The Russians had hardly gone when the Mohammedans began to rob and to pillage. Window-frames, doors, staircases, woodwork, everything was taken away. Many Syrians had abandoned the whole of their household goods and the stores accumulated for the winter and had fled.  Everything fell into the enemy’s hands.

Flight was the best expedient; for those who were left behind had a sad fate. Fifteen thousand Syrians found protection within the walls of the Mission Station, and were provided with bread by the missionaries.

One lavash (a thin water biscuit) was each person’s daily ration. Sickness broke out; the death rate mounted up to fifty a day. In the villages, the Kurds killed nearly every man who came into their power. During six weeks a Turkish soldier guarded us. The fact that I was born in Germany was very helpful; nobody even touched us.

Am I to report how the Turks had erected gallows on the main road outside the town gates and had hanged many innocent Syrians and shot others, who previously had been detained a long time in prison? I will be silent as to all these horrible things. Like many other Armenian soldiers, one was beaten to death here outside the gate and buried close to Miss Friedemann’s wall, but so carelessly that the dogs were able to disinter part of the corpse.

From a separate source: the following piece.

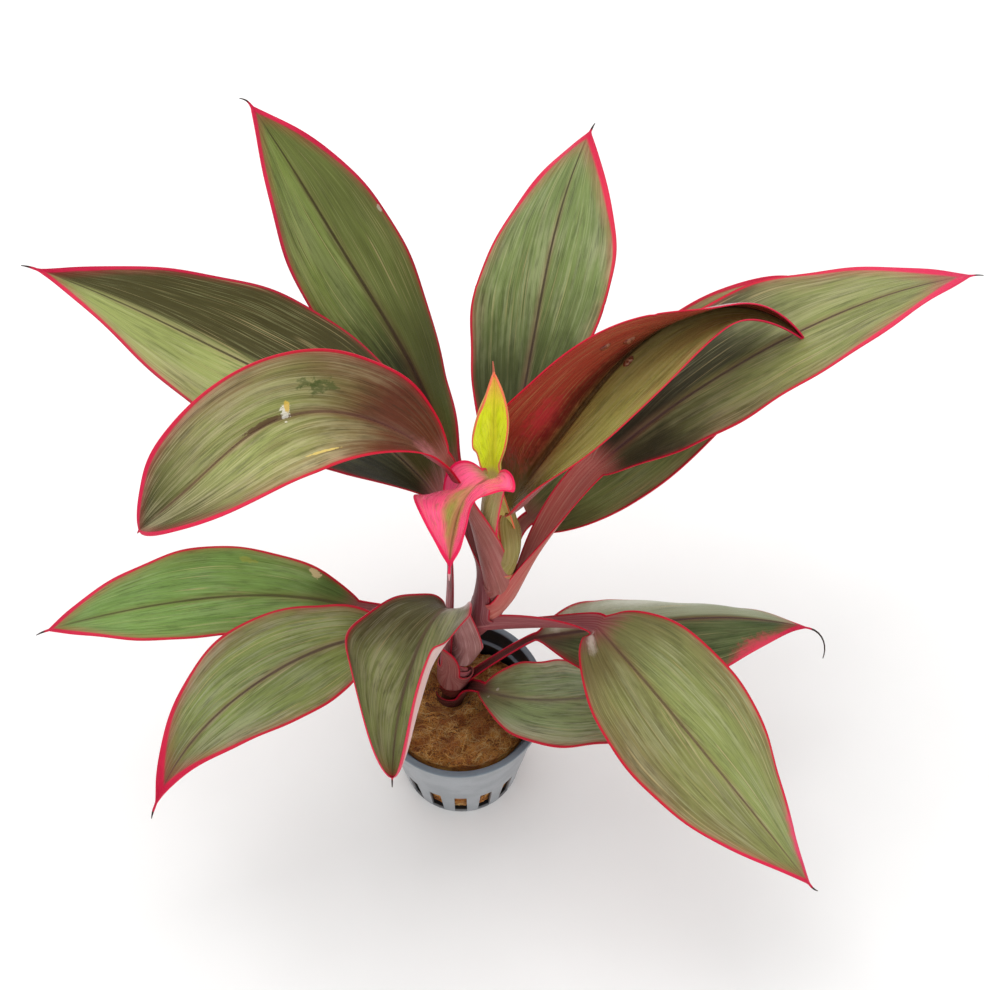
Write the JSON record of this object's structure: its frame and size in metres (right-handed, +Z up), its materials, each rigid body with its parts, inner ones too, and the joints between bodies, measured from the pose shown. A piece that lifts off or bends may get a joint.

One of the hands was quite uncovered. I took a few spades and we heaped a mound over him. Miss Friedemann’s garden, the property of the German Orient Mission, was destroyed by the Mohammedans and some of the houses were set on fire. We gladly welcomed the first Cossacks, who appeared again after five months. Now we feel once more that our life is safe and that it is unnecessary to keep the gates locked during the daytime.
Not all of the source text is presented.